Submitted to: New Phytologist
Publication Type: Peer reviewed journal
Publication Acceptance Date: 10/22/2005
Publication Date: 12/8/2005
Citation: Hart, J.J., Welch, R.M., Norvell, W.A., Kochian, L.V. 2005. Zinc effects on cadmium accumulation and partitioning in near-isogenic lines of durum wheat that differ in grain cadmium concentration. New Phytologist. 167:391-401. Interpretive Summary: Durum wheat grown in the Great Plains of North America can accumulate excessive levels of the toxic heavy metal cadmium (Cd), which occurs naturally in some soils of that region. In order to ensure the safety and marketability of this important crop, it is vital to understand the physiological mechanism(s) behind Cd accumulation in durum grains. Cultivars of durum wheat that differ significantly in grain Cd levels have been developed by standard breeding techniques. Two of these near-isogenic lines that are genetically identical except for the differential Cd-accumulation trait, were employed in an effort to identify the function of the gene(s) that confers differential Cd accumulation. Results of these experiments show that there was no difference between isolines in uptake of Cd from soil into roots. There was a significant difference between isolines in the ability to move Cd from roots to shoots, with the low grain Cd accumulating isoline retaining more Cd in roots. Analysis of Cd storage in roots revealed that all root Cd was bound as a complex with phytochelatins (PCs), molecules previously shown to bind heavy metals in plant roots. There was no difference between isolines in the capacity for Cd storage in roots, nor was the ability to synthesize PCs a limiting factor in either isoline. These results suggest that the ability to store Cd is not the basis for differential Cd grain accumulation. Rather, movement of Cd from cell to cell in roots or transport of Cd into the vascular tissue leading to shoots are more likely to be responsible for differential Cd accumulation in durum wheat. The study also provided evidence that PCs may be involved with the ability of root cells to regulate levels of zinc, an essential micronutrient in plants and animals.

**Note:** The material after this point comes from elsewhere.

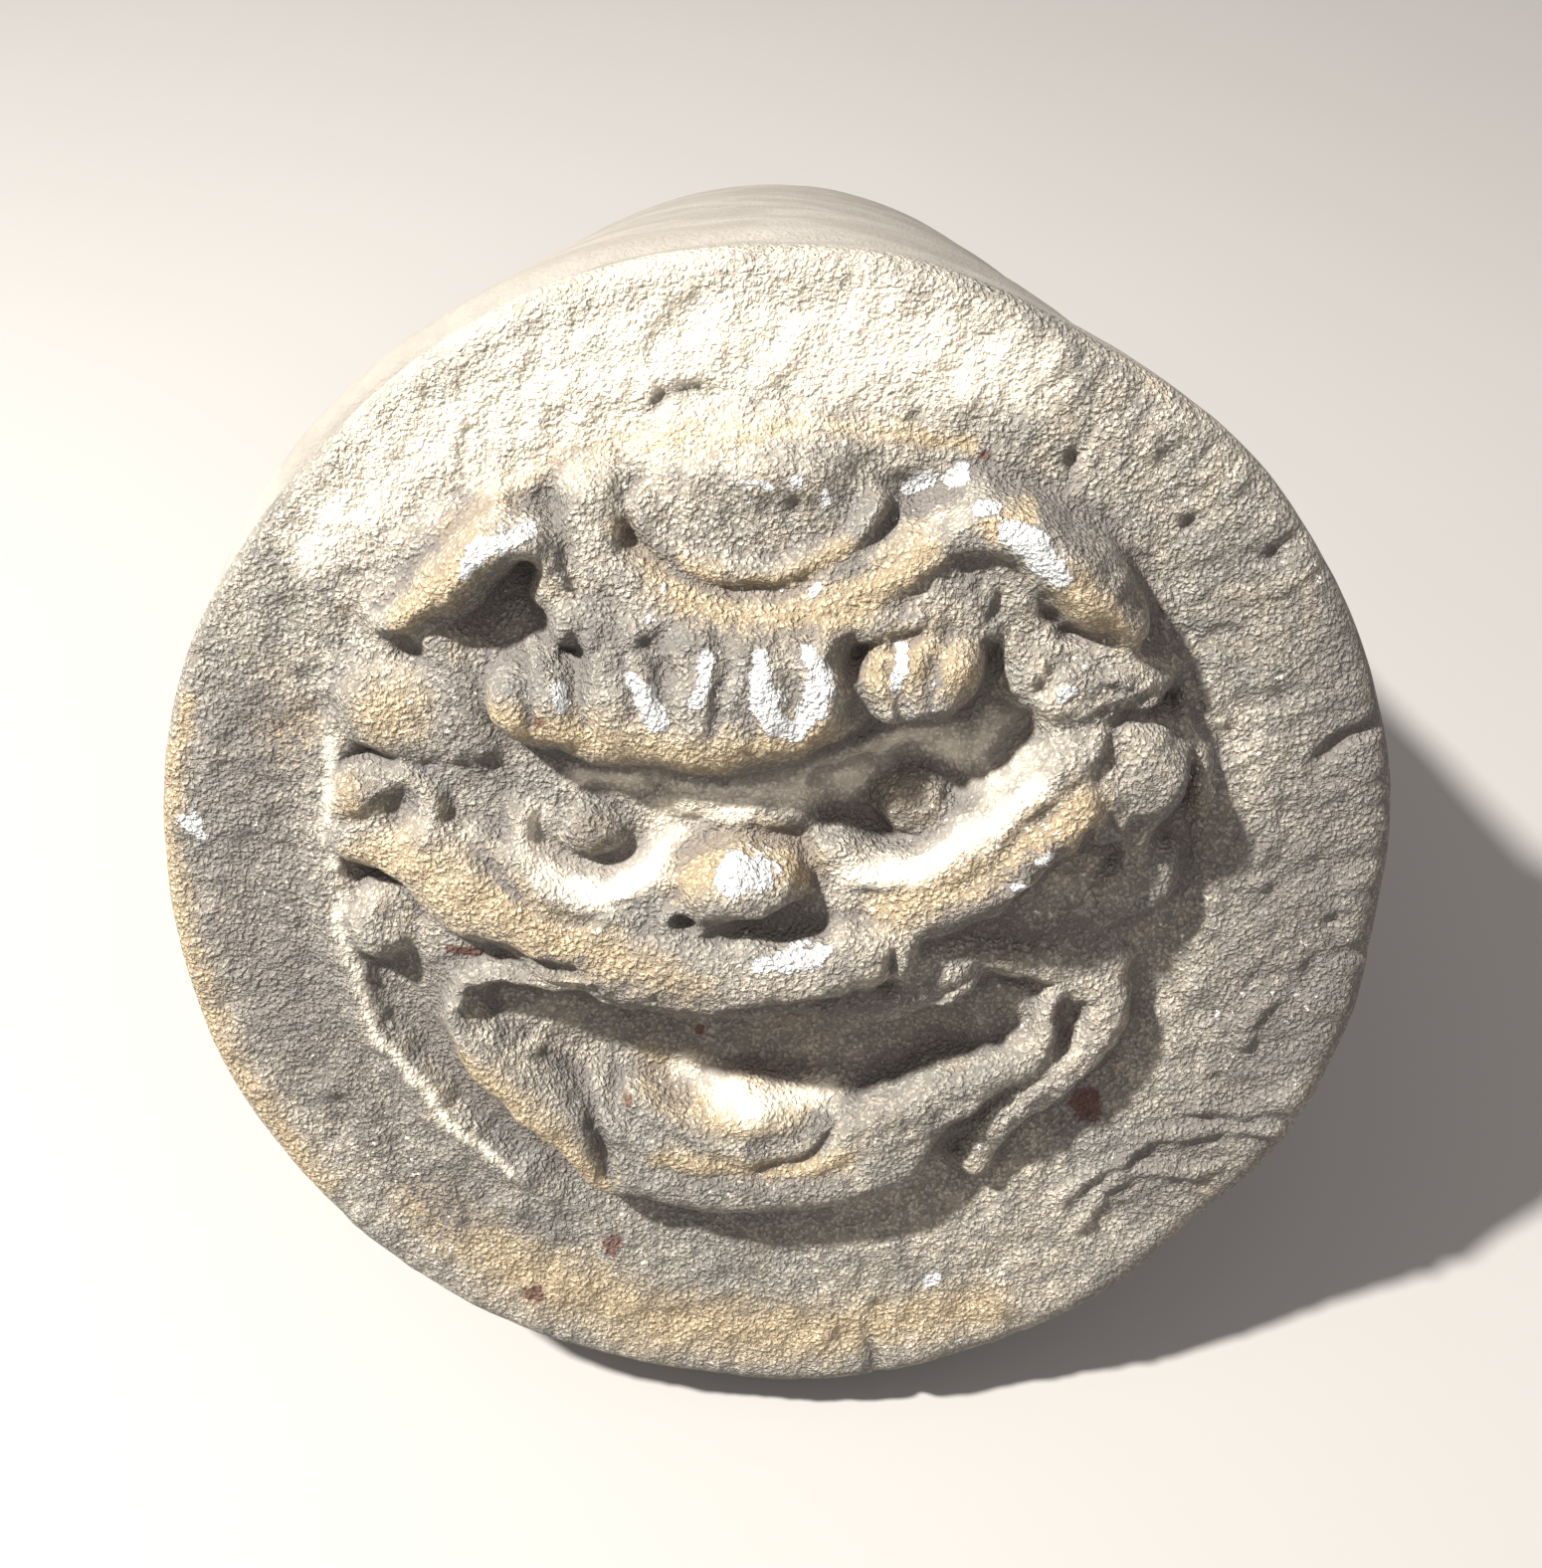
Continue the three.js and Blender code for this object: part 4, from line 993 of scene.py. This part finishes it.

Technical Abstract: Here, we examined several physiological properties of two near-isogenic lines of durum wheat (Triticum turgidum L. var durum) that differ in grain cadmium (Cd ) accumulation in an effort to identify the function of the gene that confers differential grain Cd levels. Results show that the two isolines did not differ in either time- or concentration-dependent root uptake of Cd, but did exhibit strong differences in translocation and root/shoot partitioning of Cd, with the low grain Cd accumulating isoline showing decreased movement of Cd from roots to shoots. All buffer-soluble Cd extracted from roots of both isolines grown in low Cd solution was in the form of a low molecular weight phytochelatin (PC)-containing complex; 12-16% of root Cd was insoluble. The data suggest that PC synthesis is not a limiting factor in the storage of Cd in roots, and that intercellular movement of Cd through the root and into the transpiration stream is a more likely candidate for the basis of differential Cd partitioning in the two isolines. Root/shoot partitioning of zinc (Zn) was not different between isolines, and Zn was present in the same gel filtration-derived fractions that contained PCs and Cd, suggesting a possible role of PCs in Zn homeostasis in durum wheat roots.